In my humble opinion DOI (or other unique identifier) and URL are nice when they are present. After that, some combination of numeric fields such as year, issue, volume and initial page is unlikely to happen twice.
Early in this topic, proabilistic linkage was proposed, if the text matching is really necessary, then this might be a way to go. Although zotero has not (yet) a duplicate detection tool, it is as very very handy tool. I must congratulate Its developers. Keep on going... ;-) Champions never give up!
Kind regards,
Pedro
https://www.zotero.org/trac/changeset/9932
The matching algorithms are currently fairly simplistic, but the basic functionality is in place, and we'll be improving the detection going forward.
As with the trunk in general, I don't recommend trying this with a production database.
This functionality will be included in the next beta of Zotero.
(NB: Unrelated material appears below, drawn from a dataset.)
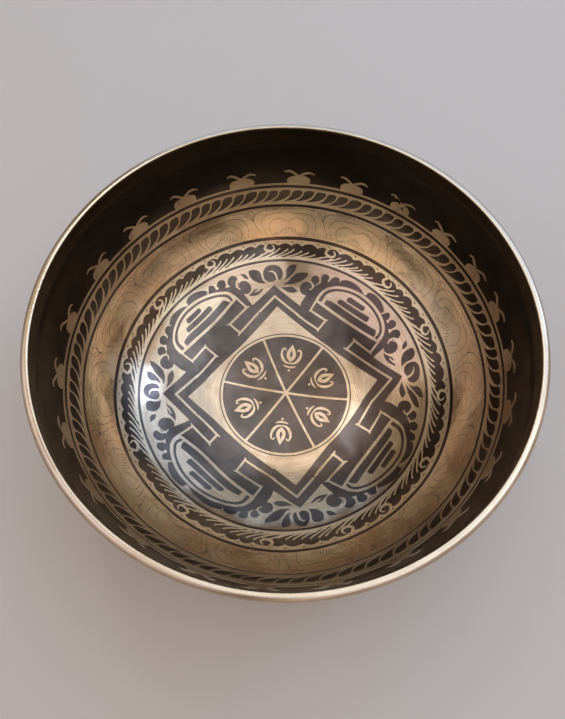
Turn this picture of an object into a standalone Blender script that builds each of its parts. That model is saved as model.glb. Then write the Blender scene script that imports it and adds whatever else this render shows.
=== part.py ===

As for the pre-flight, is the extra burden of deletion syncing really such a big deal? I would imagine that there wouldn't be an awful lot of spurious deletions-- I don't think that duplicates are quite that common.
I'm not dead-set on pre-flight checking using deletion-- a behavior that builds off of the itemDone event and allows the user to prevent saving would of course be cleaner. With the migration of translation into the server and connectors, it's a little hard to imagine a cross-platform way to implement it, but it might still be possible. For now though, we should probably see how this solution works out, and let the translator code rest and settle down before exploring that route.
Thanks a lot to the Zotero team!
Code-savy Zotero users, here's your chance to write a plugin that would be massively popular! (See aylon's point, and useful UI suggestions above.)
Since this thread goes back to literally the first few days of Zotero's existence, I'm going to close it now that duplicate detection is available. If someone wants to take up Mark's suggestion, feel free to start a new thread.